- _Job_
Copy every line of the listing that holds the string "frame".

- _Information shown_
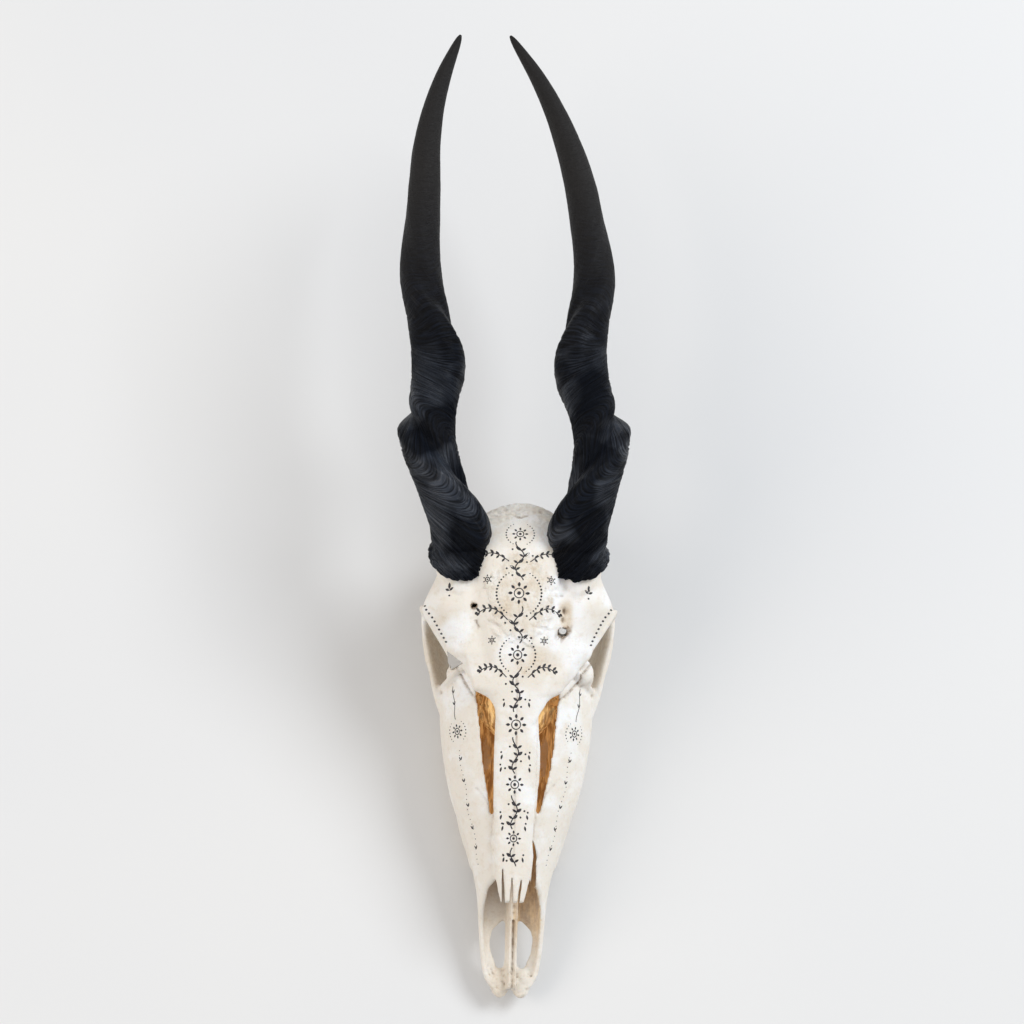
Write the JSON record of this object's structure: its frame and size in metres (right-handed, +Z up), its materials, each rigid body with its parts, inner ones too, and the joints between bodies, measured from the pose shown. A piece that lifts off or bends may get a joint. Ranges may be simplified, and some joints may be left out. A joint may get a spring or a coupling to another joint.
{
  "type": "eland skull",
  "caption": "Bleached antelope skull with long spiral horns and upper cheek teeth, lying on its teeth for display.",
  "frame": {"origin": "centre of the bounding box's underside, in the plane of the teeth's worn faces", "axes": "+Z up towards the forehead, -Y towards the nose, +Y towards the horn tips, +X to the right of a viewer who faces the nose-down skull as in the picture"},
  "size_m": [0.2016, 0.839, 0.204],
  "materials": {
    "bone": "bleached bone, matte, painted white",
    "keratin": "black horn, satin with fine ridges",
    "tooth": "worn enamel and dentine, semi-gloss",
    "ink": "matte black ink"
  },
  "bodies": {
    "root": {"skull": "bone", "horn_left": "keratin", "horn_right": "keratin", "premolar_2_left": "tooth", "premolar_2_right": "tooth", "premolar_3_left": "tooth", "premolar_3_right": "tooth", "premolar_4_left": "tooth", "premolar_4_right": "tooth", "molar_1_left": "tooth", "molar_1_right": "tooth", "molar_2_left": "tooth", "molar_2_right": "tooth", "molar_3_left": "tooth", "molar_3_right": "tooth"}
  },
  "joints": []
}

- _Answer to this task_
Write the JSON record of this object's structure: its frame and size in metres (right-handed, +Z up), its materials, each rigid body with its parts, inner ones too, and the joints between bodies, measured from the pose shown. A piece that lifts off or bends may get a joint. Ranges may be simplified, and some joints may be left out. A joint may get a spring or a coupling to another joint.
  "frame": {"origin": "centre of the bounding box's underside, in the plane of the teeth's worn faces", "axes": "+Z up towards the forehead, -Y towards the nose, +Y towards the horn tips, +X to the right of a viewer who faces the nose-down skull as in the picture"},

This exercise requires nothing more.